[Brief] Return all lines that include the string "scene".

++++++

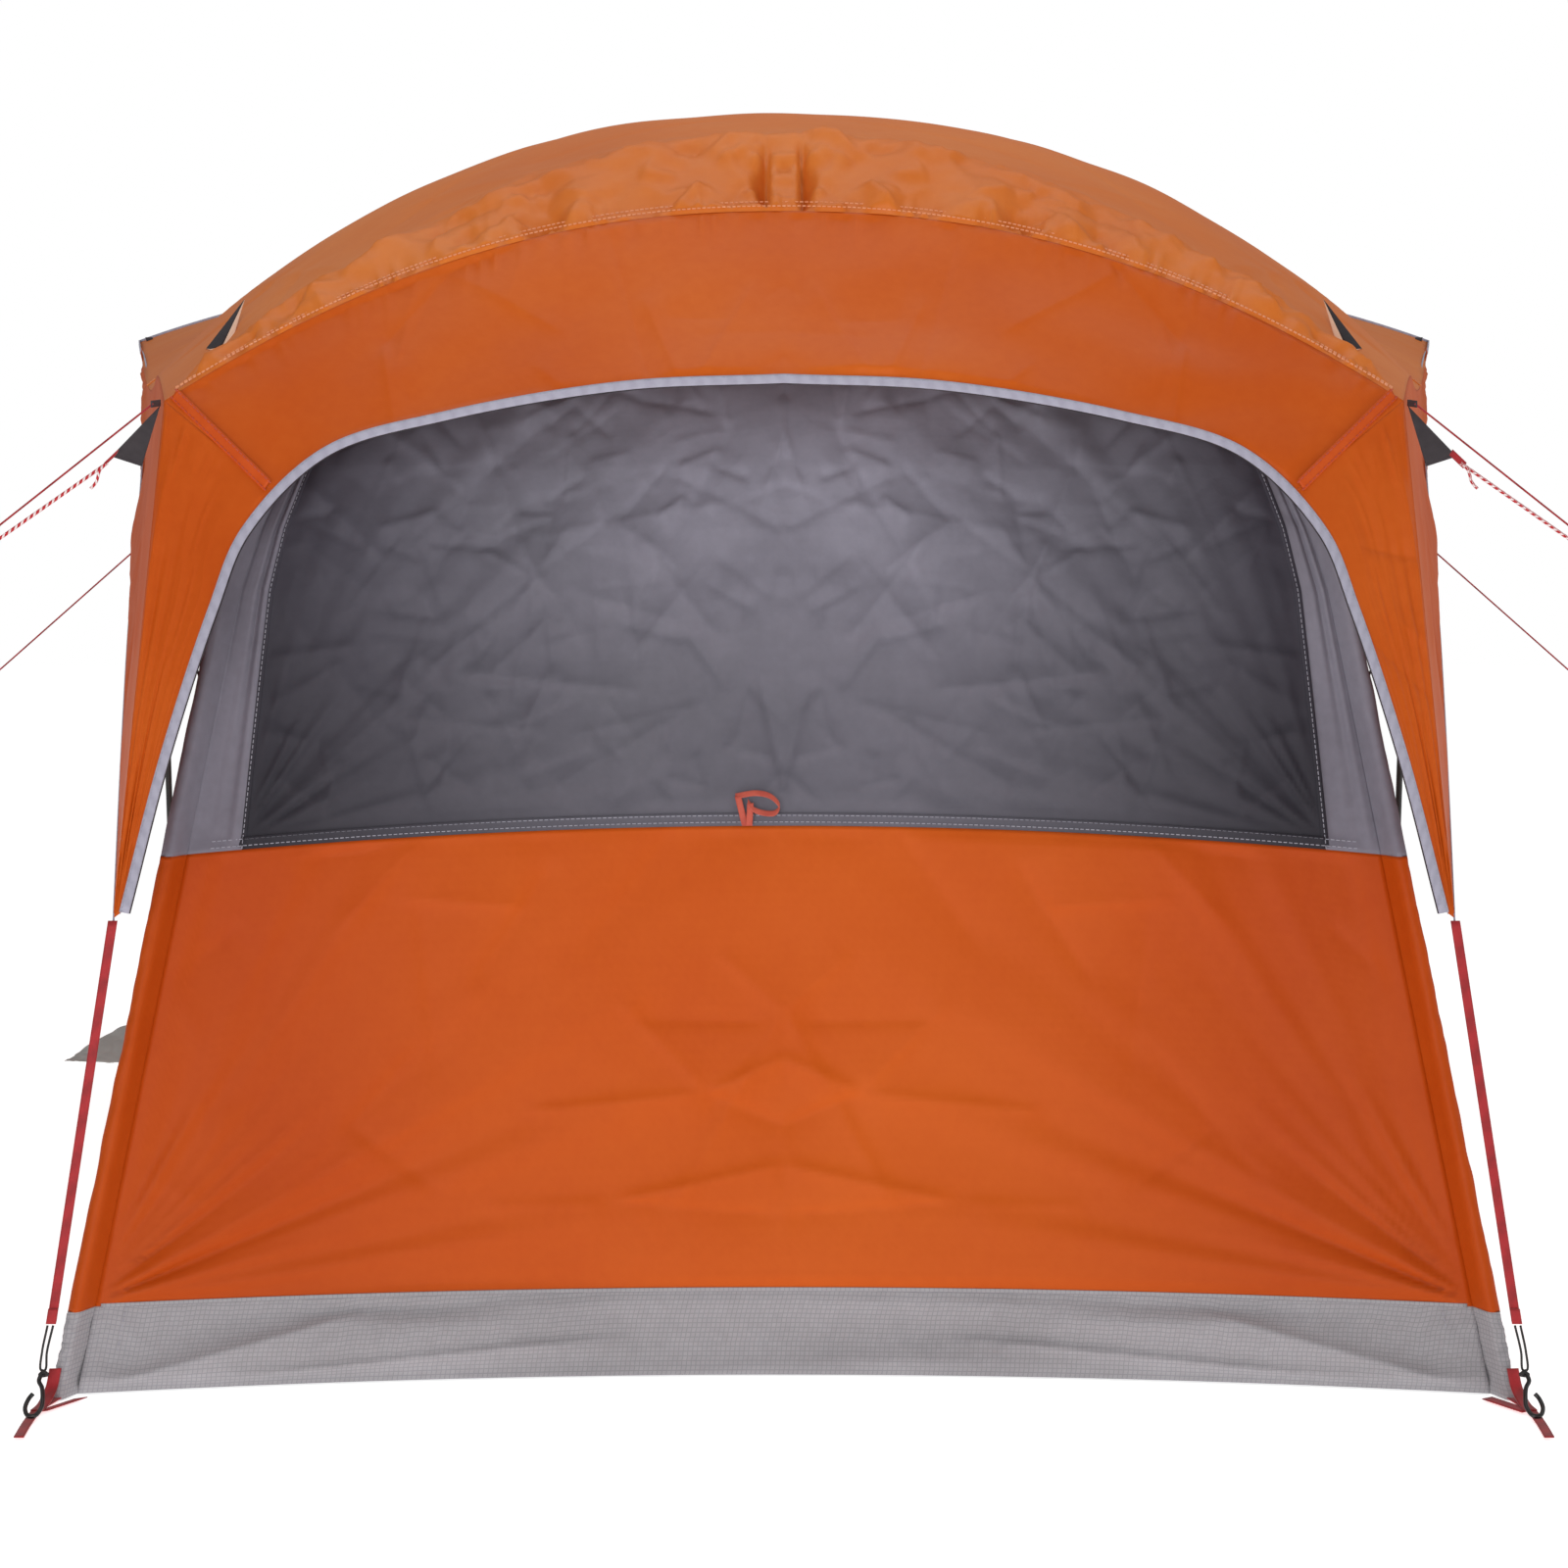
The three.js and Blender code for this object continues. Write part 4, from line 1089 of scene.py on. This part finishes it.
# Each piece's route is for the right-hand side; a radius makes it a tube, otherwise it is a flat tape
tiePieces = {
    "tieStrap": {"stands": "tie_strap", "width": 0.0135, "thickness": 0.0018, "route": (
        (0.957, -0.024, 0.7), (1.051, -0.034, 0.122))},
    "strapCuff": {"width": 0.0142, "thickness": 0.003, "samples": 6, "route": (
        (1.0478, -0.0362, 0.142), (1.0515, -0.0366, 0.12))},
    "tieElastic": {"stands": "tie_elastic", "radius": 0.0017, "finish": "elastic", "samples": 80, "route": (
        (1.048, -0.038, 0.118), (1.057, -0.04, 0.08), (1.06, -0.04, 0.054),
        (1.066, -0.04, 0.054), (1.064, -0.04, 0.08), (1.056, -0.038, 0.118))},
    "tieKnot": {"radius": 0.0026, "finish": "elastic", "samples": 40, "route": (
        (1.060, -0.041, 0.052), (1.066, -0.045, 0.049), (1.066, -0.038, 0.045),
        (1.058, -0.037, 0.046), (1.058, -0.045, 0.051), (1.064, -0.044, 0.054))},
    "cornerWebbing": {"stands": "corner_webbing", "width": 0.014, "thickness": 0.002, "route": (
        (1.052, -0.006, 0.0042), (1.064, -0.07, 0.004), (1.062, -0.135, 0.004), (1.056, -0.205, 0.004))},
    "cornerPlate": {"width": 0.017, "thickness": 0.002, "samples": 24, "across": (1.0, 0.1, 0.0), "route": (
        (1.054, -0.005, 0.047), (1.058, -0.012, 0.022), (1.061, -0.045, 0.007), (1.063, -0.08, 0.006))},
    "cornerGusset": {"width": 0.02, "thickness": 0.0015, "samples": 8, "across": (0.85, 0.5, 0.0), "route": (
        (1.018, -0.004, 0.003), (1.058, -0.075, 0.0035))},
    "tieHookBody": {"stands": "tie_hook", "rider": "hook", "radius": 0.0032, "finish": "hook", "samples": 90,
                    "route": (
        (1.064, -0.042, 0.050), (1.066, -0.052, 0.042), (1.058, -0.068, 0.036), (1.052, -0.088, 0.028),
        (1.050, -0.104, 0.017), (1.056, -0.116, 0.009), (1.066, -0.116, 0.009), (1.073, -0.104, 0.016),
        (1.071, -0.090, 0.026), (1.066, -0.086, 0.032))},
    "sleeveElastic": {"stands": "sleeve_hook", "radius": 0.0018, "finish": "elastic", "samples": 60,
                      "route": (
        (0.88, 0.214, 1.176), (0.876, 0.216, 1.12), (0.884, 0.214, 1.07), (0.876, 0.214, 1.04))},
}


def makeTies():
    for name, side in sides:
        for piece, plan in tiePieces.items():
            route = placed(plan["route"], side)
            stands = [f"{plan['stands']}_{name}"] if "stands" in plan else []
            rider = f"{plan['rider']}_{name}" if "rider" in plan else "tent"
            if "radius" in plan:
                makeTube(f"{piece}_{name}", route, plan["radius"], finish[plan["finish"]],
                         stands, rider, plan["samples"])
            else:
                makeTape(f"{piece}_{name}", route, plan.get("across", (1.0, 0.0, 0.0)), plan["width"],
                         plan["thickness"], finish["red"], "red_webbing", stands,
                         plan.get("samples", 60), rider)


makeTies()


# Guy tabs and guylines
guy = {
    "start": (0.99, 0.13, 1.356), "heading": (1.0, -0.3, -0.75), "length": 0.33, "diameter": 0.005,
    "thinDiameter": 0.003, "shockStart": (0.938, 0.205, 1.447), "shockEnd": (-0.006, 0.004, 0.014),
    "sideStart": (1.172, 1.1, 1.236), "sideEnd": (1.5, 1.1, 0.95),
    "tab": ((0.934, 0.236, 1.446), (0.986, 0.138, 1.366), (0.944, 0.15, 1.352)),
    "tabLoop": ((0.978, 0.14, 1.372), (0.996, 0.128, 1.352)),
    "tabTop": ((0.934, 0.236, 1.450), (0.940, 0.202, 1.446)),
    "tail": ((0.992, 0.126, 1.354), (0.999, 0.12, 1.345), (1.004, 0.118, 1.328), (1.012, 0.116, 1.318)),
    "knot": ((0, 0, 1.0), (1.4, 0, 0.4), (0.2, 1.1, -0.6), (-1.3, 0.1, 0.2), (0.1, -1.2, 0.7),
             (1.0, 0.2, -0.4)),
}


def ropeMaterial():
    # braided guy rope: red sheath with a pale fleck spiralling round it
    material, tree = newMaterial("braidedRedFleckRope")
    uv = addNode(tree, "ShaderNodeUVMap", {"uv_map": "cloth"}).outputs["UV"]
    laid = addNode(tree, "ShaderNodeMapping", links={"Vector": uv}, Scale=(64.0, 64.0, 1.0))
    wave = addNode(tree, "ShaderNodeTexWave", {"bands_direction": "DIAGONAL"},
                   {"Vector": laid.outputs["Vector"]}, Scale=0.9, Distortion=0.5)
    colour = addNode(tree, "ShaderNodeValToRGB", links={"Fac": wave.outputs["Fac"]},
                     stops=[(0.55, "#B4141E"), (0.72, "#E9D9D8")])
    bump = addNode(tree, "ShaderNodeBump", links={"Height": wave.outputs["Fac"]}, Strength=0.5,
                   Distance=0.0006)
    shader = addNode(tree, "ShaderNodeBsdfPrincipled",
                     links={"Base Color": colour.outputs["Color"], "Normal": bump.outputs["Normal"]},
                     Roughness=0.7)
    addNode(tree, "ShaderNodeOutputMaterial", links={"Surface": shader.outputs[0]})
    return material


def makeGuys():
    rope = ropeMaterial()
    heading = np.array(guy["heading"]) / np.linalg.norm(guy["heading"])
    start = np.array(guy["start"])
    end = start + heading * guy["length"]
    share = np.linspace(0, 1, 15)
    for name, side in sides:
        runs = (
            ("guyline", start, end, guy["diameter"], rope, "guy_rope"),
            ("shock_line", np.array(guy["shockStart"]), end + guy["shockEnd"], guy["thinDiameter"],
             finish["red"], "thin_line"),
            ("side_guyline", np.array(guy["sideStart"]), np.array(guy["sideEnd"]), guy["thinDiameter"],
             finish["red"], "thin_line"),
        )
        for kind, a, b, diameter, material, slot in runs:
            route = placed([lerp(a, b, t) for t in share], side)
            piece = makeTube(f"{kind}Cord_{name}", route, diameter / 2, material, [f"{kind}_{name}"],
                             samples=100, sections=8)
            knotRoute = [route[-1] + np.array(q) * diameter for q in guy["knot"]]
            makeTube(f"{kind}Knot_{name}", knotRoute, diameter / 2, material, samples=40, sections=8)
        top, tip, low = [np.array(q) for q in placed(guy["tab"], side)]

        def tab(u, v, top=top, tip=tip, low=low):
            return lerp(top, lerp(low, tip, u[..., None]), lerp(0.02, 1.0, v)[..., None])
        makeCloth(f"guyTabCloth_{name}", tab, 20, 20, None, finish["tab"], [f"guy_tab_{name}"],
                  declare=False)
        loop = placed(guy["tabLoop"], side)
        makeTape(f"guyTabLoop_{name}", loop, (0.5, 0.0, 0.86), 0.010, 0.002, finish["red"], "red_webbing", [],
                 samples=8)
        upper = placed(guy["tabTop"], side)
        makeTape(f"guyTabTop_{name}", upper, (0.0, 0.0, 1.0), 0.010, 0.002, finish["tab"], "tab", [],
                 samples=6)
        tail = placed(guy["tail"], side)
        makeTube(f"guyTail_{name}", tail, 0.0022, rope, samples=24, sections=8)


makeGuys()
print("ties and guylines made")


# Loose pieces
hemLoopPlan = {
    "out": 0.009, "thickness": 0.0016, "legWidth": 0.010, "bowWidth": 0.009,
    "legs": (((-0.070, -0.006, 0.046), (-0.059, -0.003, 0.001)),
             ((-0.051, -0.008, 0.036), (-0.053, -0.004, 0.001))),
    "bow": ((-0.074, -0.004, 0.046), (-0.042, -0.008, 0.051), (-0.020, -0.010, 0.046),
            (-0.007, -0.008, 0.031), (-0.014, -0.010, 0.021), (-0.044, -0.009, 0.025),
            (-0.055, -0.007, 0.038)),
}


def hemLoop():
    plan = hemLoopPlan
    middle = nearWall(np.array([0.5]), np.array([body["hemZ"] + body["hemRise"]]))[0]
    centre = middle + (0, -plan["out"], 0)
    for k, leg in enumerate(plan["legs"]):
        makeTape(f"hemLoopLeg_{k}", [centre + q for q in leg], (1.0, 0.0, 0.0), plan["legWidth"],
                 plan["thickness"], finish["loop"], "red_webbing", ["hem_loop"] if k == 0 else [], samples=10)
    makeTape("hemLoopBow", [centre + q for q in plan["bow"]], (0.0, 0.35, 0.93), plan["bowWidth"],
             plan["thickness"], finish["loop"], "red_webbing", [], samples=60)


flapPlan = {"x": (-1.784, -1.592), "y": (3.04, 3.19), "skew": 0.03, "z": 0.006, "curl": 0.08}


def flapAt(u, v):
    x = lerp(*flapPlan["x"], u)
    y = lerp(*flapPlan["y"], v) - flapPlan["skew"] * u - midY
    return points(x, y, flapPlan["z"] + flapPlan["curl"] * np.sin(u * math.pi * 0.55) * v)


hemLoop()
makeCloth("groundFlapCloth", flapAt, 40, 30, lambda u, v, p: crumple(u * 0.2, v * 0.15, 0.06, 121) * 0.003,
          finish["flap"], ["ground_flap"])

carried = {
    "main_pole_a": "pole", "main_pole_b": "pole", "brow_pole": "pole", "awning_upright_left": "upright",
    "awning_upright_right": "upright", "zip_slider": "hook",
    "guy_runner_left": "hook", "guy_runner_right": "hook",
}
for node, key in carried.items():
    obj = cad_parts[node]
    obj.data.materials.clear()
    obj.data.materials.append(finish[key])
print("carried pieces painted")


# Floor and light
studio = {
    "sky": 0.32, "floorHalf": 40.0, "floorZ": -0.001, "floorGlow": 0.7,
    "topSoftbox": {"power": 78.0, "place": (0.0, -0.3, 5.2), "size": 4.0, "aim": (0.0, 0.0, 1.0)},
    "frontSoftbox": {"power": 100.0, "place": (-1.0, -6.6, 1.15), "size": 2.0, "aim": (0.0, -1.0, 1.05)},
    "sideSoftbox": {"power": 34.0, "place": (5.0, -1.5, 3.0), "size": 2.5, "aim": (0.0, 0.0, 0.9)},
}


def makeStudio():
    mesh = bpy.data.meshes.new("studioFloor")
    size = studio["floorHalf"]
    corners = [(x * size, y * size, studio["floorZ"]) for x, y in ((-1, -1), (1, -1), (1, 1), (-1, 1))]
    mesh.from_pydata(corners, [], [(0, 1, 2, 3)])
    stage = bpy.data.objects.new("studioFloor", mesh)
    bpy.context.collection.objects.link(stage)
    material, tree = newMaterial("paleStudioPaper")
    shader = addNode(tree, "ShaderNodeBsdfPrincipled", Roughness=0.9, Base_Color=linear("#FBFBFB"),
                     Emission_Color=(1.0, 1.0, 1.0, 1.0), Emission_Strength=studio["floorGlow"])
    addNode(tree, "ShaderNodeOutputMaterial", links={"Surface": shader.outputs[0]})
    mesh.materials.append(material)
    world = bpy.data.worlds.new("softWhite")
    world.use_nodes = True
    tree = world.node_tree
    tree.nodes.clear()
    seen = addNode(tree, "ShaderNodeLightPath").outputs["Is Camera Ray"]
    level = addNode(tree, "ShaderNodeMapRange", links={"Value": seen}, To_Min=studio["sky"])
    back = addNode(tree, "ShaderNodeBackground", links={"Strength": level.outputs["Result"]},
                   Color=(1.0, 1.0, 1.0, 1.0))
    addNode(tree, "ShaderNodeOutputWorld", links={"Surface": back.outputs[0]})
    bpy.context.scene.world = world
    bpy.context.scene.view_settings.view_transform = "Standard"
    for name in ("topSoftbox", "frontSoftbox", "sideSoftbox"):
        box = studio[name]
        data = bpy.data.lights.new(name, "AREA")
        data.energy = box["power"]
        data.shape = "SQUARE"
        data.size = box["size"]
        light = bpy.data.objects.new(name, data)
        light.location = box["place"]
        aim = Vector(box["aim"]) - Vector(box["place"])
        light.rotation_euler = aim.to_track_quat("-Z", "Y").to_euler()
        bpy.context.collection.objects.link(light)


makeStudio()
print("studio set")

++++++

[Exercise result]
The three.js and Blender code for this object continues. Write part 4, from line 1089 of scene.py on. This part finishes it.
    bpy.context.scene.world = world
    bpy.context.scene.view_settings.view_transform = "Standard"